Objective: Please give back word for word the lines below, from the first one through the one with "import * as THREE from 'three';".

%%

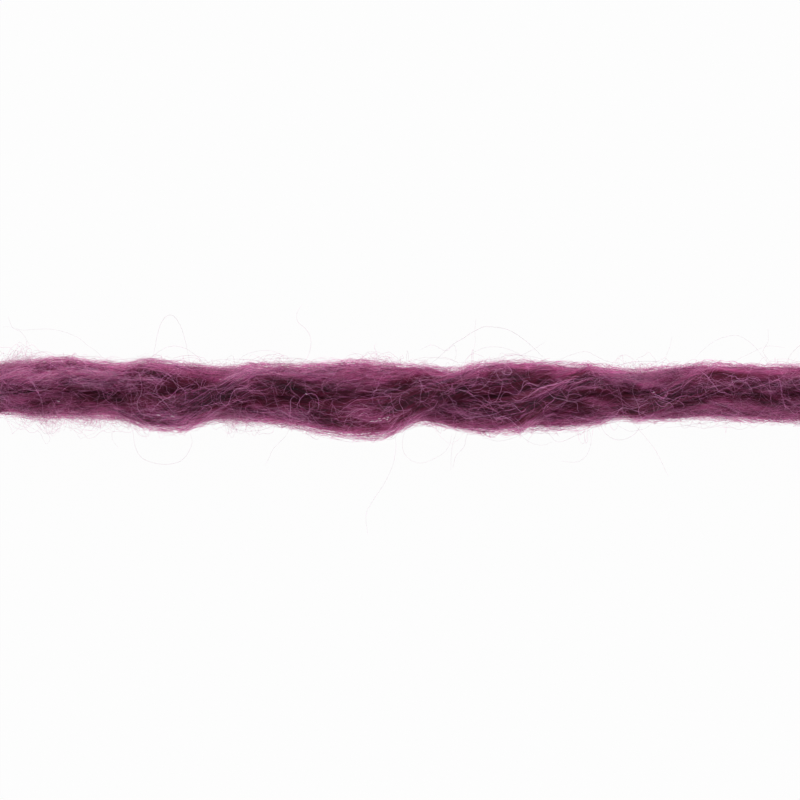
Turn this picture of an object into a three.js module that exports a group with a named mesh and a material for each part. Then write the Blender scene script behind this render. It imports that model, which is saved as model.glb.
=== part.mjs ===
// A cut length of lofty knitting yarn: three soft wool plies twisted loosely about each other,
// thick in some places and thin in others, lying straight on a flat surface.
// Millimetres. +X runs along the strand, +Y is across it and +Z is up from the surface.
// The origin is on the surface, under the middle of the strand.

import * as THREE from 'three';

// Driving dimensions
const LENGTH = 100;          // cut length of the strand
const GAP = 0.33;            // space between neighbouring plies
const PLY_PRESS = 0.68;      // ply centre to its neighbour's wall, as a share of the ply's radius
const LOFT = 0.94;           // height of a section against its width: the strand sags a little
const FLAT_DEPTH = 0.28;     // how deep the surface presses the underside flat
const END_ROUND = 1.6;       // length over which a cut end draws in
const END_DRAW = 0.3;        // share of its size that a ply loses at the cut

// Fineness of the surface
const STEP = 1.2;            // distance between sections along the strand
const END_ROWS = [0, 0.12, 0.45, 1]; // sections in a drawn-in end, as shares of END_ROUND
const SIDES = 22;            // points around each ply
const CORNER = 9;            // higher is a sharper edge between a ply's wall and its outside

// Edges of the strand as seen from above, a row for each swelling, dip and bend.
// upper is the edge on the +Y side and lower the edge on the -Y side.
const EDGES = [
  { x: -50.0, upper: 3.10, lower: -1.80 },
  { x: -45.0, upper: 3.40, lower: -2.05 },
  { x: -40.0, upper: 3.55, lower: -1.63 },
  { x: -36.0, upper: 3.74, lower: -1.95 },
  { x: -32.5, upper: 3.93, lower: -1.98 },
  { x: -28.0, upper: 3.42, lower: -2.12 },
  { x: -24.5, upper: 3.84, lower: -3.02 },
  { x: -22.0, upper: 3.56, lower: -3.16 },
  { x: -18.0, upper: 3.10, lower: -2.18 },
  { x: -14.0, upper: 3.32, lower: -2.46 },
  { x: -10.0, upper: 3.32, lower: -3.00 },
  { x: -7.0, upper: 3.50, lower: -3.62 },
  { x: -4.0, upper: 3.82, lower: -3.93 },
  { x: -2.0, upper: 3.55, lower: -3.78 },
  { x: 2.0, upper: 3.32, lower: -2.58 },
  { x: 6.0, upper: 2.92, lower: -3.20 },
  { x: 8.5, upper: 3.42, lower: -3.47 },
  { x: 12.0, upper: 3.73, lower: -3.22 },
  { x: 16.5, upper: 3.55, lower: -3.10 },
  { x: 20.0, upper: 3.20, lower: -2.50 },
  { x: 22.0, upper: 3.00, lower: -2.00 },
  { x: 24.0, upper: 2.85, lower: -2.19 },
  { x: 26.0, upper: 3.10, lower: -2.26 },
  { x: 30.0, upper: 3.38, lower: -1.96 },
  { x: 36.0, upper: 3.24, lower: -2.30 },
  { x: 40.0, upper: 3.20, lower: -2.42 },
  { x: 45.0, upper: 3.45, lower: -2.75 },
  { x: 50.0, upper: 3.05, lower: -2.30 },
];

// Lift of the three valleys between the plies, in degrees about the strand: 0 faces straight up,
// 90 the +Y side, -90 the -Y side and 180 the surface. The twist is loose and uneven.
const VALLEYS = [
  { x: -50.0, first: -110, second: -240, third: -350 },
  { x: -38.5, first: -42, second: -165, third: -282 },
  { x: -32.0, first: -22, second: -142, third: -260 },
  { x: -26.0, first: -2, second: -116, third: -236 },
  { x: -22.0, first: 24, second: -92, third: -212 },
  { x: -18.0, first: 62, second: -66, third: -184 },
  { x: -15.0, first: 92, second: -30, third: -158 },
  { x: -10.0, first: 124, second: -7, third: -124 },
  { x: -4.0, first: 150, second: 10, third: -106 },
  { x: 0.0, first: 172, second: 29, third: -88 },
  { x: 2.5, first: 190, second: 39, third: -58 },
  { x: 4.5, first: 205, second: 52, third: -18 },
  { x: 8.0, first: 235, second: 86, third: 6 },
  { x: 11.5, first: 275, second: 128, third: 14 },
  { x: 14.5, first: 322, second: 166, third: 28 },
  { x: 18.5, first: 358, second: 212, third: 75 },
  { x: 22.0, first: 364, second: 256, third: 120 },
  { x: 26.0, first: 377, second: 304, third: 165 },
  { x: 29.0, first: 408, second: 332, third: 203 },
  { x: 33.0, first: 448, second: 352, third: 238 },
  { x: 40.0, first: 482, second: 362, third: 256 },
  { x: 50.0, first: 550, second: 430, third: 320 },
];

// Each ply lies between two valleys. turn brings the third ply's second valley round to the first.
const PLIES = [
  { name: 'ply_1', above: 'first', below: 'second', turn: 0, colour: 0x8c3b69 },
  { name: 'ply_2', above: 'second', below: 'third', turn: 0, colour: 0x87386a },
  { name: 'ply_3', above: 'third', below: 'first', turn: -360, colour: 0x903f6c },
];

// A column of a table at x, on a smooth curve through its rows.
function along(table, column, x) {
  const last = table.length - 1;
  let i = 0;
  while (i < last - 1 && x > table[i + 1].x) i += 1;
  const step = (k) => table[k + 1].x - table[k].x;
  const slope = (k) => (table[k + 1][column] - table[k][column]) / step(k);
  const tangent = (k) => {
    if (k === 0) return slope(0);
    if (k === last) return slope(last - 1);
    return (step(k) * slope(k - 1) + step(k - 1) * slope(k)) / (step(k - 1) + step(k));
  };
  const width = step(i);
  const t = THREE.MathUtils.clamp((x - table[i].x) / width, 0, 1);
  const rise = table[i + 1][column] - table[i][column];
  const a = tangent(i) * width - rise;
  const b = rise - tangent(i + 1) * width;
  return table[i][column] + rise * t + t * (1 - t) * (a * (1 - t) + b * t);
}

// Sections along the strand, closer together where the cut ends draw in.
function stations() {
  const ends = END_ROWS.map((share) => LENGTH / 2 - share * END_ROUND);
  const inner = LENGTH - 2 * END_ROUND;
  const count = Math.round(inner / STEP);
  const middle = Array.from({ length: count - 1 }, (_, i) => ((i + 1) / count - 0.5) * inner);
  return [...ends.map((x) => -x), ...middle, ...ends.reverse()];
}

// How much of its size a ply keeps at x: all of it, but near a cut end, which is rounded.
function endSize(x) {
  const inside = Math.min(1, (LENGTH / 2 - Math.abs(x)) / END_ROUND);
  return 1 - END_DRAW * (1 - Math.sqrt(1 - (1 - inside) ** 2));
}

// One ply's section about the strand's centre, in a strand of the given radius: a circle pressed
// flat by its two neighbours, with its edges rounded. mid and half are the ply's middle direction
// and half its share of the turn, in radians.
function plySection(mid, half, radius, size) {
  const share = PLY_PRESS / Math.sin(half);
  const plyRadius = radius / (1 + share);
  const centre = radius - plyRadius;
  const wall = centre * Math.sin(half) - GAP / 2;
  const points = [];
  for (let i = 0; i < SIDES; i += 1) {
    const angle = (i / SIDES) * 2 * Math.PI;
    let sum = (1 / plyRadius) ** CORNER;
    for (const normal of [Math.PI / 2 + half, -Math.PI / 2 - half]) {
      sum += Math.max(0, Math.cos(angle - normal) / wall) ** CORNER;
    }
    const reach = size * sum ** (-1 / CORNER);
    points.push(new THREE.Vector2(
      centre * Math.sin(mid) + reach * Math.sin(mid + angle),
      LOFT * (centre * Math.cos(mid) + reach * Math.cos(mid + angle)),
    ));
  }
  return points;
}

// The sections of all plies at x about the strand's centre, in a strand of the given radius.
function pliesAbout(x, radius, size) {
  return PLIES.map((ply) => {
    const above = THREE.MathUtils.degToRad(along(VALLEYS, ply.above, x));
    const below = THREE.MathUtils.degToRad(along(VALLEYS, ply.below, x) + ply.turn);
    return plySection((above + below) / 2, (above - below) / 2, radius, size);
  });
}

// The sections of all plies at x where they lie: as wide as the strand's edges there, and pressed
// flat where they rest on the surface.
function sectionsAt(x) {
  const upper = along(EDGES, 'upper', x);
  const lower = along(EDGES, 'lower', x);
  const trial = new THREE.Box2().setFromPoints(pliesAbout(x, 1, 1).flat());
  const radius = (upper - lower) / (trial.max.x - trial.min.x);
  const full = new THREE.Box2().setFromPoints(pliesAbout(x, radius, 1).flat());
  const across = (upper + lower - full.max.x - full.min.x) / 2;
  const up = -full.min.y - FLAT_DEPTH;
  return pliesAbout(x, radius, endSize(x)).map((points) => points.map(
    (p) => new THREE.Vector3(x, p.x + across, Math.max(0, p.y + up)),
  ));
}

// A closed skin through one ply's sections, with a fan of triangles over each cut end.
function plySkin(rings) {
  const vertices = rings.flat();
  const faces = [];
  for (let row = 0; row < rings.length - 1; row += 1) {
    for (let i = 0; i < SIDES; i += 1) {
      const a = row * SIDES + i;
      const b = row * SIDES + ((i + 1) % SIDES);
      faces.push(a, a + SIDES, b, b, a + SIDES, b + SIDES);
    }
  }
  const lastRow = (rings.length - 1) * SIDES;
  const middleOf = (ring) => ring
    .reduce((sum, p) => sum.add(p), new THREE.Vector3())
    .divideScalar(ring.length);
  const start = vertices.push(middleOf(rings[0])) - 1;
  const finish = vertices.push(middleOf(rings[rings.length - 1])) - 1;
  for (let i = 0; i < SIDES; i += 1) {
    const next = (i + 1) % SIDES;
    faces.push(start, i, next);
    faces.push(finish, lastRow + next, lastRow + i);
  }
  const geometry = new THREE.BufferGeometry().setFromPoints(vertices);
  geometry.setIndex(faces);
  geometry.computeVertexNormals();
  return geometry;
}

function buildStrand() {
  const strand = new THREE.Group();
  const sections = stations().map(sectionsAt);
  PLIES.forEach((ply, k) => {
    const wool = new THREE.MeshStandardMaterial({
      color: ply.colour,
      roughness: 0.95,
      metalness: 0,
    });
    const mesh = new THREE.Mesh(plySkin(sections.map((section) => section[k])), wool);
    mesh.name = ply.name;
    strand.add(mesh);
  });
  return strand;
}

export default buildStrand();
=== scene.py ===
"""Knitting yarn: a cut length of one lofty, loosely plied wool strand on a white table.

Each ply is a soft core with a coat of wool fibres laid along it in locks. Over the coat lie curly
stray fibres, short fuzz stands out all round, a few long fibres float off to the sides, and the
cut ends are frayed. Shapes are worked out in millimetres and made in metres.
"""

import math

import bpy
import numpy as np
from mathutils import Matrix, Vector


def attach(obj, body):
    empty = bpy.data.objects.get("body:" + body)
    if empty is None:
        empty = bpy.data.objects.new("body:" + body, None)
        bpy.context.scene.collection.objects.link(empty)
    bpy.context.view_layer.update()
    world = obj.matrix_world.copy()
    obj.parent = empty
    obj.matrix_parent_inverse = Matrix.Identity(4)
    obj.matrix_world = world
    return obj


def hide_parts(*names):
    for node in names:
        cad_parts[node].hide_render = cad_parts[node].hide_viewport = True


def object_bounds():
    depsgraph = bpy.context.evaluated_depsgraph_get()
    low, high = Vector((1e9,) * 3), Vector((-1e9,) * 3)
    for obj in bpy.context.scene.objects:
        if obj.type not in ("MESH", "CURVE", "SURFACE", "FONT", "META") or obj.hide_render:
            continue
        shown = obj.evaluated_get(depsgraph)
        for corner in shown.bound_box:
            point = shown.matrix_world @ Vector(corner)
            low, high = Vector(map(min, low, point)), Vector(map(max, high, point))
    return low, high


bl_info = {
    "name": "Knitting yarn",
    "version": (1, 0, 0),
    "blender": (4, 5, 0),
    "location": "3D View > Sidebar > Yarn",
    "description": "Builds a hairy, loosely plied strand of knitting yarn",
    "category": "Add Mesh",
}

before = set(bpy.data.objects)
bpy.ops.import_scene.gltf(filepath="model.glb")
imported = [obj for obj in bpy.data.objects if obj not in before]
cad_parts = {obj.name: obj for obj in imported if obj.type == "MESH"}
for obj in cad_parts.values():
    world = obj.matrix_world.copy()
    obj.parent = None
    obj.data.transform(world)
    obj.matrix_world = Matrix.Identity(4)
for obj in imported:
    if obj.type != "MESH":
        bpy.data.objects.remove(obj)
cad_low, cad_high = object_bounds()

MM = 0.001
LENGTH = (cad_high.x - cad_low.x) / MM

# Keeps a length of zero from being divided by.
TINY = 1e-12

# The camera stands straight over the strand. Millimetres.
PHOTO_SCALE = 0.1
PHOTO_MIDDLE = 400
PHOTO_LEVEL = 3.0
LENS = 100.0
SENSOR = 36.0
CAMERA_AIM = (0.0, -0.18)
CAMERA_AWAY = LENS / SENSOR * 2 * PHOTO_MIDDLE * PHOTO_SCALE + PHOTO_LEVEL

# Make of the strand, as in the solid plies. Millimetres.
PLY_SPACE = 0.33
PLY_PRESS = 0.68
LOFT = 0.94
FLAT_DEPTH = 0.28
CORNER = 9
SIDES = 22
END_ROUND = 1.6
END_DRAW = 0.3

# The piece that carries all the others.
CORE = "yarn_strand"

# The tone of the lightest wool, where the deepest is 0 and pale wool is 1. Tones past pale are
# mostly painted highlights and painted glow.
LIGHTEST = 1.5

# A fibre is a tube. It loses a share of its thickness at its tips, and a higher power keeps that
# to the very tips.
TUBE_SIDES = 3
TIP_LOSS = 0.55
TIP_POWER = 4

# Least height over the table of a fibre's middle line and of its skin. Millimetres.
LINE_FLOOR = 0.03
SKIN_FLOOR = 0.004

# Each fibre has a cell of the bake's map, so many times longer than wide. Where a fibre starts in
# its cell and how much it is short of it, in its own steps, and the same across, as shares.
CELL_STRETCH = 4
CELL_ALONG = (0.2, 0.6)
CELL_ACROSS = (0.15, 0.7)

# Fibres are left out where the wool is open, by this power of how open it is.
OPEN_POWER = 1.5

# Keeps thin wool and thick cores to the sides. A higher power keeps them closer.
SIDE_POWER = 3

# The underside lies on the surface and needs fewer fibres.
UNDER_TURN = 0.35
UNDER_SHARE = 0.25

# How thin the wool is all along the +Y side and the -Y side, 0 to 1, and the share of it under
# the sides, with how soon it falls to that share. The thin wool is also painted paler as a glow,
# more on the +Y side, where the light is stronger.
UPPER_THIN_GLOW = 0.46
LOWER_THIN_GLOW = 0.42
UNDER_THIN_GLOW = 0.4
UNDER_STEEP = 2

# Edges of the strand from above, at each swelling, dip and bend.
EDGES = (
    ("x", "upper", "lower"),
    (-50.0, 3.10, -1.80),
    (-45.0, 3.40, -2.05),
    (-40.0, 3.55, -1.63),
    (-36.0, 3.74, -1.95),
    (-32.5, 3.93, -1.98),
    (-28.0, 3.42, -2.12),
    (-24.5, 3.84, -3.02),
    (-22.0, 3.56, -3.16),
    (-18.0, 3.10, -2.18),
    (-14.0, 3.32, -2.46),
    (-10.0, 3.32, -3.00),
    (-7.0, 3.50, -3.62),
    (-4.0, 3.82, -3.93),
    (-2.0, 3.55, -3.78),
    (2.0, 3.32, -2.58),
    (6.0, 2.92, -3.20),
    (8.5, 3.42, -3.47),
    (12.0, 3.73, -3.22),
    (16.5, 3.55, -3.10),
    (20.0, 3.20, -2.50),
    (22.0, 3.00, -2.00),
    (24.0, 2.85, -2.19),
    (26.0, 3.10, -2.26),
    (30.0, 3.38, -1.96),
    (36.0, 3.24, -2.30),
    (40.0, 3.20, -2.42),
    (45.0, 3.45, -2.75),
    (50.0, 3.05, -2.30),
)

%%

Completed exercise:
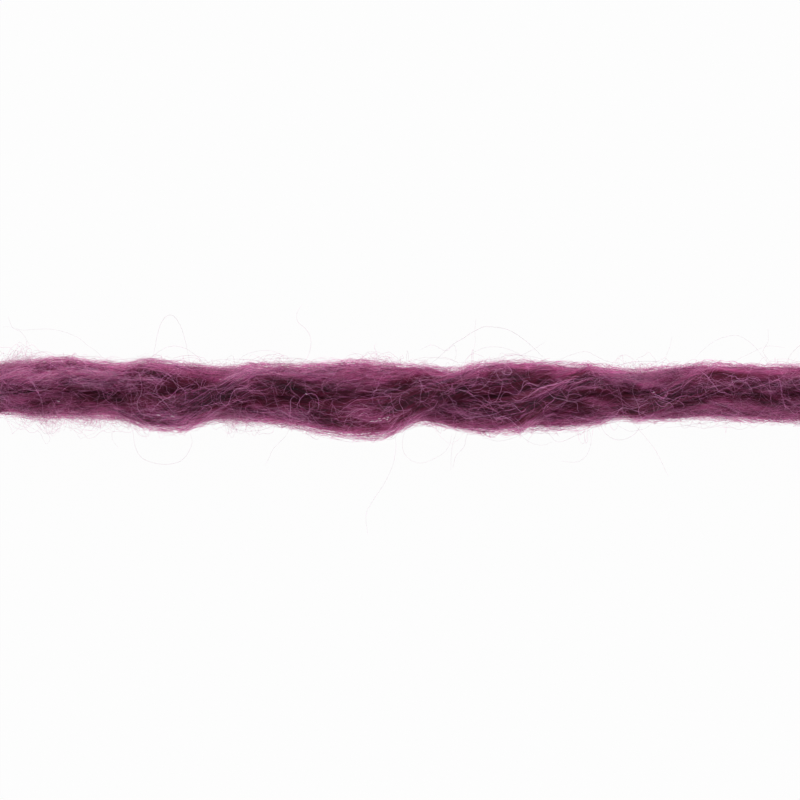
Turn this picture of an object into a three.js module that exports a group with a named mesh and a material for each part. Then write the Blender scene script behind this render. It imports that model, which is saved as model.glb.
=== part.mjs ===
// A cut length of lofty knitting yarn: three soft wool plies twisted loosely about each other,
// thick in some places and thin in others, lying straight on a flat surface.
// Millimetres. +X runs along the strand, +Y is across it and +Z is up from the surface.
// The origin is on the surface, under the middle of the strand.

import * as THREE from 'three';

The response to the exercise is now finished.